Robert Owens (composer)


Robert Lee Owens III was an American composer, pianist, and actor.

Biography

Owens was born in Denison, Texas, but grew up in Berkeley, California. Owens began playing piano at age 4, composing at age 8, and performing at age 10.
After serving in the U.S. Army during World War II, Owens used the G.I. Bill to pursue musical education in Europe. He studied under Jules Gentil and Alfred Cortot at the École Normale de Musique de Paris in Paris between 1946-1950. In 1952, he debuted as a concert pianist in Copenhagen. He continued his studies under Grete Hinterhofer at the Vienna Academy of Music between 1953-1957.
Owens returned to the United States in 1957 to teach music at Albany State College in Georgia. During this time, he began setting the poems of Langston Hughes to music. In 1959, he relocated to Hamburg, Germany; in 1964, he moved to Munich. In Germany, he got a job as a film actor, and was soon in demand as a film and stage actor, composer, and pianist.
Owens's only completed opera, Kultur!
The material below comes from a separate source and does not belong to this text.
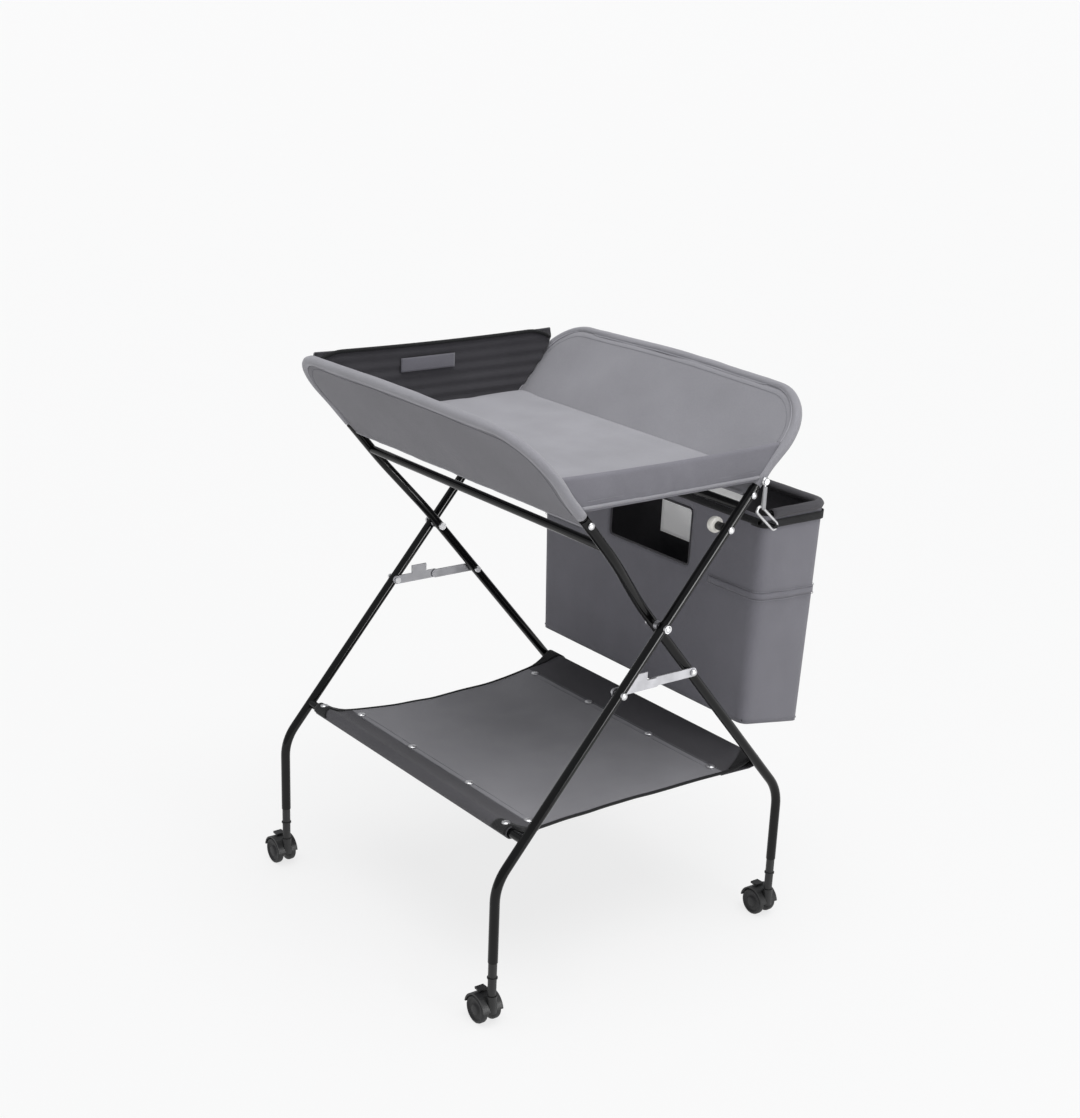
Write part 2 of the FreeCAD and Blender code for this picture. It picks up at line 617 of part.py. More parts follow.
def hamper_inserts():
    """The stiff board in the bottom and the pale panel on the inside of the back wall."""
    wall = size("bag_wall") + soft_gap
    slope = (size("bag_back_high") - size("bag_back_low")) / (size("bag_top") - size("bag_floor_back"))
    front, back = size("bag_front") + wall, size("bag_back_low") - wall
    fall = (size("bag_floor_front") - size("bag_floor_back")) / (size("bag_back_low") - size("bag_front"))
    half = size("bag_half_low") - wall
    front_z = size("bag_floor_front") + wall + soft_gap
    section = [Vector(-half, front, front_z), Vector(-half, back, front_z - fall * (back - front)),
               Vector(-half, back, front_z - fall * (back - front) + size("board_thickness")),
               Vector(-half, front, front_z + size("board_thickness"))]
    board = Part.Face(Part.makePolygon(section + section[:1])).extrude(Vector(2 * half, 0, 0))
    keep(shaped("hamper_base_board", board), "hamper_base_board")
    card = []
    for height in (size("card_sill"), size("bag_top")):
        back = size("bag_back_low") + slope * (height - size("bag_floor_back")) - wall - soft_gap
        card.append((back, height))
    half, thick = size("card_half_width"), size("card_thickness")
    section = [Vector(-half, card[0][0], card[0][1]), Vector(-half, card[1][0], card[1][1]),
               Vector(-half, card[1][0] - thick, card[1][1]), Vector(-half, card[0][0] - thick, card[0][1])]
    panel = Part.Face(Part.makePolygon(section + section[:1])).extrude(Vector(2 * half, 0, 0))
    keep(shaped("hamper_back_panel", panel), "hamper_back_panel")


def hanging_links(rod_y, rod_z):
    """A wire link at each end: an eye on a pin in the hoop, a shank and a long slot for the rod."""
    pin = on_leg(OUTER, size("link_pin_rise"))
    wire = size("wire_diameter")
    slot, lean_down = size("link_slot") / 2, math.radians(size("link_lean"))
    down = Vector(0, math.cos(lean_down), -math.sin(lean_down))
    rod_seat = slot - wire / 2 - size("rod_diameter") / 2 - soft_gap
    lower = Vector(0, rod_y, rod_z) - down * rod_seat
    upper = lower - down * size("link_length")
    across = Vector(0, -down.z, down.y)
    eye_radius = (size("link_pin_diameter") + size("hole_clearance") + wire) / 2
    eye_centre = Vector(0, pin.y, pin.z)
    foot = upper + across * slot
    for word, side in SIDES.items():
        shift = Vector(side * size("link_reach"), 0, 0)
        eye = Part.makeTorus(eye_radius, wire / 2, eye_centre + shift, Vector(1, 0, 0))
        runs = [Part.LineSegment(upper + across * slot, lower + across * slot).toShape(),
                Part.Arc(lower + across * slot, lower + down * slot, lower - across * slot).toShape(),
                Part.LineSegment(lower - across * slot, upper - across * slot).toShape(),
                Part.Arc(upper - across * slot, upper - down * slot, upper + across * slot).toShape()]
        path = Part.Wire(runs)
        ring = Part.Circle(upper + across * slot, down, wire / 2).toShape()
        loop = path.makePipeShell([Part.Wire([ring])], True, True)
        loop.translate(shift)
        top = eye_centre - Vector(0, 0, eye_radius)
        shank = Part.makeCylinder(wire / 2, (foot - top).Length, top + shift, foot - top)
        knuckle = Part.makeSphere(wire / 2, foot + shift)
        keep(shaped(f"hanging_link_{word}", eye.fuse([shank, knuckle, loop]).removeSplitter()),
             f"hanging_link_{word}")
    pins = []
    for word, side in SIDES.items():
        near = size("outer_half_span") + size("hoop_diameter") / 2
        far = size("link_reach") + wire / 2 + soft_gap
        ends = sorted((side * near, side * (far + soft_gap)))
        shank = rod_x(f"link_{word}_pin_shank", "sizes.link_pin_diameter / 2", ends[0], ends[1] - ends[0],
                      pin.y, pin.z)
        ends = sorted((side * far, side * (far + size("head_height") / 2)))
        head = rod_x(f"link_{word}_pin_head", "sizes.link_pin_head / 2", ends[0], ends[1] - ends[0],
                     pin.y, pin.z)
        pins.append(fused(f"link_{word}_pin", [shank, head]))
    keep(group("link_pins", pins), "link_pins")


hamper_bag()
end_y, end_z = hamper_rods()
hamper_inserts()
hanging_links(end_y, end_z)


# ---------------------------------------------------------------- ferrules and casters
def ferrule(name, x, y):
    """Plastic foot plug: a plug up the tube, a body below it with a ring, and a bore for the stem."""
    base = Placement(Vector(x, y, size("ferrule_foot")), Rotation())
    body = bound("Part::Cylinder", name + "_body", base, Radius="sizes.ferrule_diameter / 2",
                 Height="sizes.tube_foot - sizes.ferrule_foot")
    plug = bound("Part::Cylinder", name + "_plug", base,
                 Radius="sizes.leg_diameter / 2 - sizes.tube_wall - sizes.hole_clearance / 2",
                 Height="sizes.tube_foot - sizes.ferrule_foot + sizes.ferrule_plug")
    ring = bound("Part::Cylinder", name + "_ring", Placement(Vector(x, y, size("ferrule_ring_height")),
                 Rotation()), Radius="sizes.ferrule_ring / 2", Height="sizes.head_height / 2")
    bore = bound("Part::Cylinder", name + "_bore", base,
                 Radius="(sizes.stem_diameter + sizes.hole_clearance) / 2", Height="sizes.stem_length + 2")
    return cut(name, fused(name + "_solid", [body, plug, ring]), bore)


def caster(name, x, y):
    """Twin-wheel caster: hood and stem, axle, wheels and a brake tab on the hood."""
    wheel_radius = size("wheel_diameter") / 2
    axle_x = x - size("caster_trail")
    wheel_out = (size("wheel_spacing") + size("wheel_width")) / 2
    hood = bound("Part::Cylinder", name + "_shell", along_y(axle_x, y - wheel_out, wheel_radius),
                 Radius="sizes.wheel_diameter / 2 + sizes.hood_gap + sizes.hood_skin",
                 Height="sizes.wheel_spacing + sizes.wheel_width")
    low = bound("Part::Box", name + "_below", Placement(Vector(axle_x - 2 * wheel_radius, y - 2 * wheel_radius,
                -wheel_radius), Rotation()), Length="sizes.wheel_diameter * 2", Width="sizes.wheel_diameter * 2",
                Height="sizes.wheel_diameter / 2 + sizes.hood_cut")
    boss = bound("Part::Cylinder", name + "_boss", Placement(Vector(x, y, wheel_radius), Rotation()),
                 Radius="sizes.boss_diameter / 2",
                 Height="sizes.ferrule_foot - sizes.wheel_diameter / 2 - sizes.hole_clearance * 4")
    arch = fused(name + "_arch", [cut(name + "_cap", hood, low), boss])
    room = []
    for word, side in SIDES.items():
        start = size("web_thickness") / 2 if side > 0 else -2 * wheel_radius
        hollow = bound("Part::Cylinder", f"{name}_{word}_room", along_y(axle_x, y + start, wheel_radius),
                       Radius="sizes.wheel_diameter / 2 + sizes.hood_gap",
                       Height="sizes.wheel_diameter - sizes.web_thickness / 2")
        room.append(hollow)
    web = bound("Part::Cylinder", name + "_web", along_y(axle_x, y - size("web_thickness") / 2, wheel_radius),
                Radius="sizes.web_diameter / 2", Height="sizes.web_thickness")
    stem_foot = size("hood_cut") + size("stem_seat")
    stem = bound("Part::Cylinder", name + "_stem", Placement(Vector(x, y, stem_foot), Rotation()),
                 Radius="sizes.stem_diameter / 2",
                 Height="sizes.ferrule_foot + sizes.stem_length - sizes.hood_cut - sizes.stem_seat")
    hole = bound("Part::Cylinder", name + "_axle_hole", along_y(axle_x, y - wheel_radius, wheel_radius),
                 Radius="(sizes.axle_diameter + sizes.hole_clearance) / 2", Height="sizes.wheel_diameter")
    body = fused(name + "_solid", [cut(name + "_open", arch, fused(name + "_rooms", room)), web, stem])
    keep(cut(name + "_fork", body, hole), name + "_fork")

    keep(bound("Part::Cylinder", name + "_axle", along_y(axle_x, y - wheel_out, wheel_radius),
               Radius="sizes.axle_diameter / 2", Height="sizes.wheel_spacing + sizes.wheel_width"),
         name + "_axle")
    wheels = []
    for word, side in SIDES.items():
        start = y + side * size("wheel_spacing") / 2 - size("wheel_width") / 2
        disc = bound("Part::Cylinder", f"{name}_{word}_disc", along_y(axle_x, start, wheel_radius),
                     Radius="sizes.wheel_diameter / 2", Height="sizes.wheel_width")
        bore = bound("Part::Cylinder", f"{name}_{word}_bore", along_y(axle_x, start, wheel_radius),
                     Radius="sizes.axle_diameter / 2", Height="sizes.wheel_width")
        doc.recompute()
        rim = doc.addObject("Part::Fillet", f"{name}_{word}_rim")
        rim.Base = disc
        rings = [i for i, edge in enumerate(disc.Shape.Edges, start=1)
                 if edge.Curve.TypeId == "Part::GeomCircle"]
        rim.Edges = [(i, size("hood_skin"), size("hood_skin")) for i in rings]
        wheels.append(cut(f"{name}_{word}_wheel", rim, bore))
    keep(group(name + "_wheels", wheels), name + "_wheels")

    top = 2 * wheel_radius + size("hood_gap") + size("hood_skin") + size("brake_gap")
    corner = Vector(axle_x - size("brake_length"), y - size("brake_width") / 2, top)
    keep(bound("Part::Box", name + "_brake", Placement(corner, Rotation()), Length="sizes.brake_length",
               Width="sizes.brake_width", Height="sizes.brake_thickness"), name + "_brake")


for frame_word, half_span, y in (("outer", size("outer_half_span"), -size("foot_offset")),
                                 ("inner", size("inner_half_span"), size("foot_offset"))):
    keep(group(f"{frame_word}_ferrules", [ferrule(f"{frame_word}_{word}_ferrule", side * half_span, y)
                                          for word, side in SIDES.items()]), f"{frame_word}_ferrules")
    for word, side in SIDES.items():
        caster(f"caster_{frame_word}_{word}", side * half_span, y)


# ---------------------------------------------------------------- checks and export
doc.recompute()
for item in doc.Objects:
    if "Invalid" in item.State or "Error" in item.State:
        raise RuntimeError(f"{item.Name} failed: {item.State}")
for part in finished:
    if part.Shape.isNull() or not part.Shape.isValid() or not part.Shape.Solids:
        raise RuntimeError(f"{part.Label} has no valid solid")
    part.Shape.exportStep(f"parts/{part.Label}.step")
print(len(finished), "pieces written")
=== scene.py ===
"""Folding changing table: cloth, padding, stitching, finishes, floor, light and camera."""
import functools
import json
import math

import bmesh
import bpy
from mathutils import Matrix, Vector, noise


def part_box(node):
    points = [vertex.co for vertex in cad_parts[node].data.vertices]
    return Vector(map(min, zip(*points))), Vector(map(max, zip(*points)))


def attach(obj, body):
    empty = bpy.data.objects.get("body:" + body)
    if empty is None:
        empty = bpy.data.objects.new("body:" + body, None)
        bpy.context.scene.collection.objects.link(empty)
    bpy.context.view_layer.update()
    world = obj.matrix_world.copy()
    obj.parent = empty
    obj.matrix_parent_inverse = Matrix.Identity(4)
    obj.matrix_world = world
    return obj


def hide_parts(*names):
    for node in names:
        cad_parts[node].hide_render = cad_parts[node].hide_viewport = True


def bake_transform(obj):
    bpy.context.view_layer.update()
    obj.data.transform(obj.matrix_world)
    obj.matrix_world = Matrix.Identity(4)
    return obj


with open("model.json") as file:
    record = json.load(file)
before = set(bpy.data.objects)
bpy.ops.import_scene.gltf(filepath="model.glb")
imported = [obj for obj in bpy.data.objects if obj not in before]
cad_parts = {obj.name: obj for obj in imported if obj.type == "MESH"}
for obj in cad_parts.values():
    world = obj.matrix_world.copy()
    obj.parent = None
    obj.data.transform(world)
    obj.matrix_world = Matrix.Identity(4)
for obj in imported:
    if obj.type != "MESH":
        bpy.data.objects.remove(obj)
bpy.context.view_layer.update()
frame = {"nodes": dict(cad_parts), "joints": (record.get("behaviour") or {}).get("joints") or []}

bl_info = {
    "name": "Folding changing table",
    "version": (1, 0, 0),
    "blender": (4, 5, 0),
    "location": "View3D > Sidebar > Changing table",
    "description": "Cloth, padding, hardware and finishes of a folding changing table",
    "category": "Object",
}

JOINTS = {joint["name"]: joint for joint in frame["joints"]}
BOXES = {name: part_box(name) for name in frame["nodes"]}
OUTER, INNER = 1, -1
LEFT, RIGHT = -1, 1
FRAME_WORD = {OUTER: "outer", INNER: "inner"}
FRAME_BODY = {OUTER: "outer_frame", INNER: "inner_frame"}

# Sizes that the frame's boxes don't give, in metres, and the number of columns in the shelf's cloth.
LEG_RADIUS = 0.008
ROD_RADIUS = 0.0035
WHEEL_WIDTH = 0.012
EDGE_CURVE = 0.026
SLING_COLUMNS = 72


# ---------------------------------------------------------------- sizes and colours a user may change
def length(name, description, default):
    """A length property, in metres."""
    return bpy.props.FloatProperty(name=name, description=description, default=default, unit="LENGTH")


class TableSizes(bpy.types.PropertyGroup):
    """Sizes of the soft parts, in metres."""

    hoop_radius: length("Hoop radius", "Radius of the tube inside the rim", 0.0064)
    sleeve_radius: length("Sleeve radius", "Radius of the cloth round the hoop", 0.0080)
    wall_thickness: length("Wall thickness", "Thickness of a tray wall", 0.0034)
    rim_rise: length("Rim rise", "Hoop corners above the leg tops, along the leg", 0.170)
    crown: length("Crown", "Arch of the hoop's top", 0.009)
    flare_rise: length("Flare rise", "Where the hoop starts to widen", 0.044)
    widening: length("Widening", "How far each hoop corner stands out", 0.020)
    corner_radius: length("Corner radius", "Bend of the hoop corners", 0.085)
    wall_drop: length("Wall drop", "Lower edge of a wall below the leg tops", 0.015)
    stitch_pitch: length("Stitch pitch", "Distance from stitch to stitch", 0.0046)
    pad_swell: length("Pad swell", "How far the pad's cloth may bulge", 0.006)
    sling_sag: length("Shelf sag", "Sag of the shelf between its bars", 0.014)
    window_left: length("Window left", "Left edge of the hamper's window", -0.089)
    window_right: length("Window right", "Right edge of the hamper's window", 0.121)
    window_sill: length("Window sill", "Lower edge of the hamper's window", 0.608)
    window_head: length("Window head", "Upper edge of the hamper's window", 0.706)


def colour(name, description, default):
    """A colour property, scene-linear."""
    return bpy.props.FloatVectorProperty(
        name=name, description=description, default=default, subtype="COLOR", size=3, min=0.0, max=1.0)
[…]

Kultur!, was premiered in Ulm, Germany, in 1970; an English translation was premiered at the University of Nebraska-Lincoln on August 7, 2015.
Owens died January 5, 2017 in Munich.

Works

Owens wrote and performed his First Piano Concerto with Berkeley’s Young Peoples’ Symphony at the age of 15. He wrote many songs throughout his long career, using the poetry of Paul Laurence Dunbar, Waring Cuney, Emily Dickinson, Walt Whitman, Countee Cullen, and Langston Hughes. In 2006, he wrote the Idomeneo Quartet for oboe and strings, based on Mozart's opera of the same name.
A collection of Owens's published works, concert programs and reviews, photographs and other memorabilia resides at the University of Nebraska-Lincoln.